A city estimate found an additional seat would cost $61,900 per year, though Constant thinks it would be closer to $80,000.

The “Two for All” campaign is chaired by Rob Cupples, a Sand Lake resident who owns Cupples Cottages, vacation rentals on Third Avenue and Hyder Street.

For Cupples, the cause is personal. His property was originally purchased by his grandparents when it was surrounded by farmland. He said that over the years, he’s seen crime and homelessness grow to become a constant presence.

“For it to deteriorate like it has is kind of heartbreaking,” he said. “But I aim to do something about that.”

For the past few weeks, Cupples and other campaign leaders like Constant and “Two for All” Deputy Treasurer Moira Gallagher have presented their argument to community councils and rotary clubs. Cupples said he hasn’t received much pushback from the community.

“I haven’t felt that I’ve needed to sell this to anyone,” Cupples said. “This is nothing more than an educational campaign to inform the voters of the composition of the Anchorage Assembly.”

So far, “Two for All” has raised about $5,500 and spent about $2,000 on flyers and other campaign materials.

Constant, along with Assembly members John Weddleton and Forrest Dunbar, sponsored a proposal to put Proposition 12 on the ballot, and it passed the Assembly 9-2.

Eagle River-Chugiak members Crystal Kennedy and Fred Dyson opposed it, with the concern that it would water down their representation. Their community has different concerns from those in the Anchorage Bowl, Kennedy said, and having to get seven votes rather than six will hurt them.

“He’s correct in that he stands alone," she said of Constant. "But I don’t believe this is necessarily the mechanism to fix that.”
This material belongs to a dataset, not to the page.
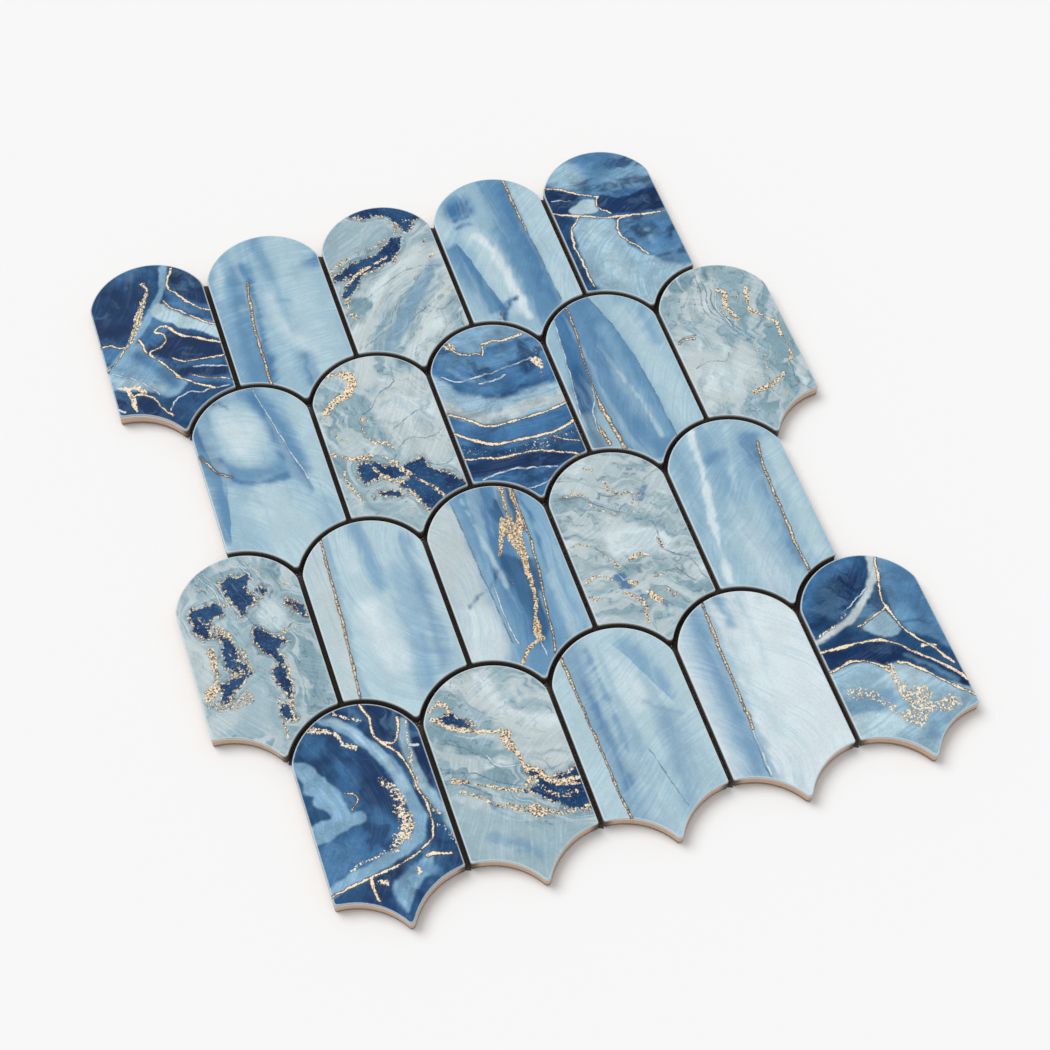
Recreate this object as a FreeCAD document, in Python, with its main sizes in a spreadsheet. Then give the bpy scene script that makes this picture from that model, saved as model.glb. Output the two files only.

Evans, the former Assembly member, also pointed to politics. Downtown tends to be one of the most liberal pockets of the city, he said.

“You’re basically adding what should be a fairly dependable liberal seat to the district," he said.

Cupples, a lifelong conservative, said it has nothing to do with that.

“It’s an inequality in representation,” he said. “It’s a flawed system that needs to be fixed.”